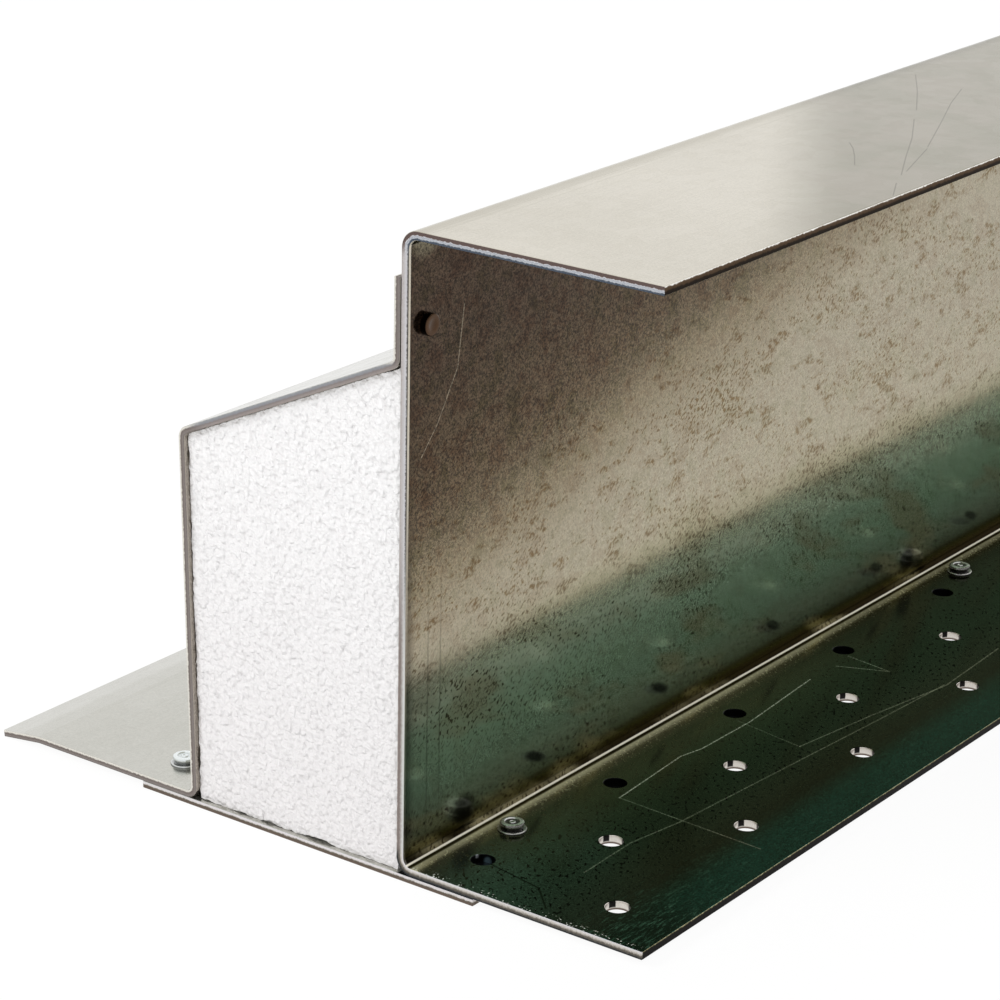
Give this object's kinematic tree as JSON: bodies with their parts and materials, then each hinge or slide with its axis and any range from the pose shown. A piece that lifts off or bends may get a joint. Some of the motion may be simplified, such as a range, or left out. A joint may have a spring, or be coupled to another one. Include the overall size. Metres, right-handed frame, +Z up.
{
  "type": "cavity wall lintel",
  "caption": "Galvanised steel box lintel for a cavity wall: inner channel, outer pressing with toe, perforated soffit flange and foam infill.",
  "frame": {"origin": "middle of the underside of the part's box, at the level of the base plate's underside", "axes": "+Y along the lintel away from the end where the key holes start 20 mm in, +X toward the inner leaf, +Z up"},
  "size_m": [0.272, 1.2, 0.2175],
  "materials": {
    "channel_steel": "hot-dip galvanised, semi-bright",
    "pressing_steel": "hot-dip galvanised, semi-bright",
    "plate_steel": "hot-dip galvanised, semi-bright",
    "polystyrene": "cut expanded polystyrene",
    "rivet_steel": "bright zinc plated"
  },
  "bodies": {
    "root": {"inner_channel": "channel_steel", "outer_pressing": "pressing_steel", "base_plate": "plate_steel", "insulation_block": "polystyrene", "inner_rivets": "rivet_steel", "outer_rivets": "rivet_steel"}
  },
  "joints": []
}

___

GIVEN TASK: Print the complete listing again, exactly as it stands.

ANSWER TO THIS EXERCISE:
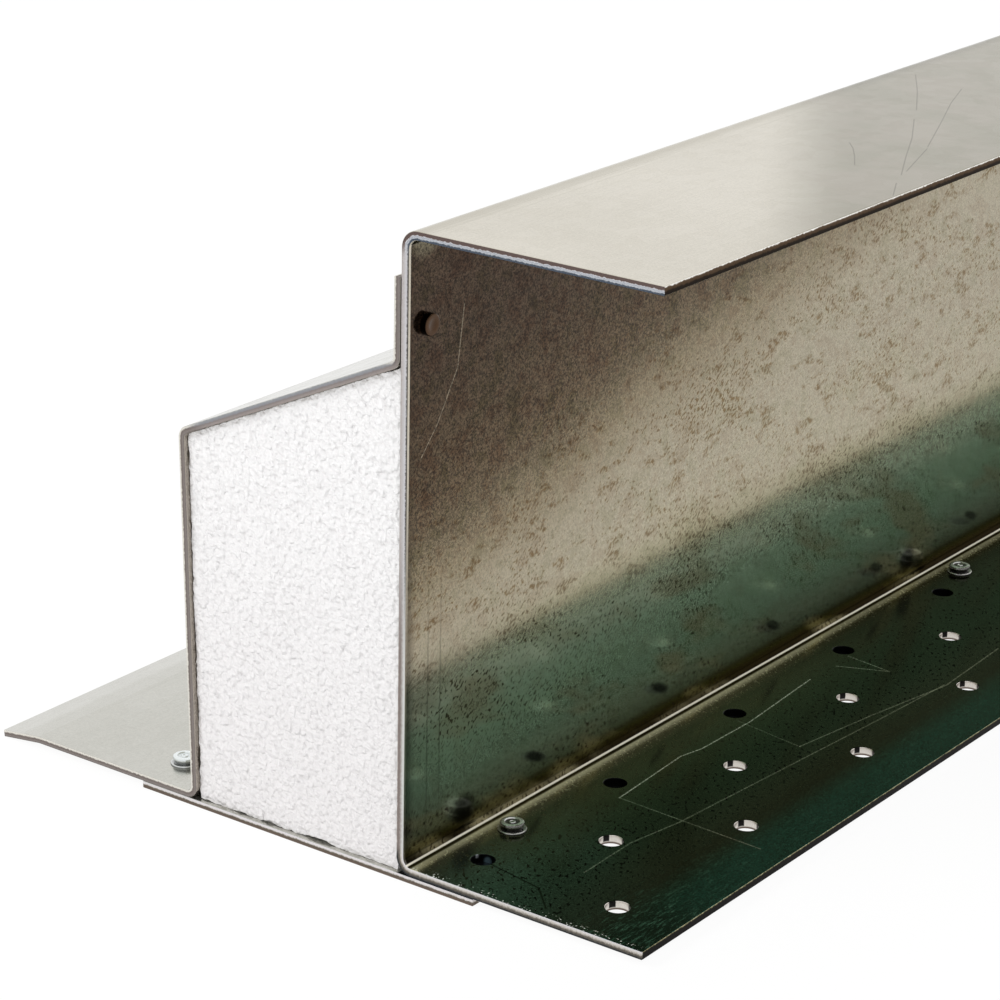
Give this object's kinematic tree as JSON: bodies with their parts and materials, then each hinge or slide with its axis and any range from the pose shown. A piece that lifts off or bends may get a joint. Some of the motion may be simplified, such as a range, or left out. A joint may have a spring, or be coupled to another one. Include the overall size. Metres, right-handed frame, +Z up.
{
  "type": "cavity wall lintel",
  "caption": "Galvanised steel box lintel for a cavity wall: inner channel, outer pressing with toe, perforated soffit flange and foam infill.",
  "frame": {"origin": "middle of the underside of the part's box, at the level of the base plate's underside", "axes": "+Y along the lintel away from the end where the key holes start 20 mm in, +X toward the inner leaf, +Z up"},
  "size_m": [0.272, 1.2, 0.2175],
  "materials": {
    "channel_steel": "hot-dip galvanised, semi-bright",
    "pressing_steel": "hot-dip galvanised, semi-bright",
    "plate_steel": "hot-dip galvanised, semi-bright",
    "polystyrene": "cut expanded polystyrene",
    "rivet_steel": "bright zinc plated"
  },
  "bodies": {
    "root": {"inner_channel": "channel_steel", "outer_pressing": "pressing_steel", "base_plate": "plate_steel", "insulation_block": "polystyrene", "inner_rivets": "rivet_steel", "outer_rivets": "rivet_steel"}
  },
  "joints": []
}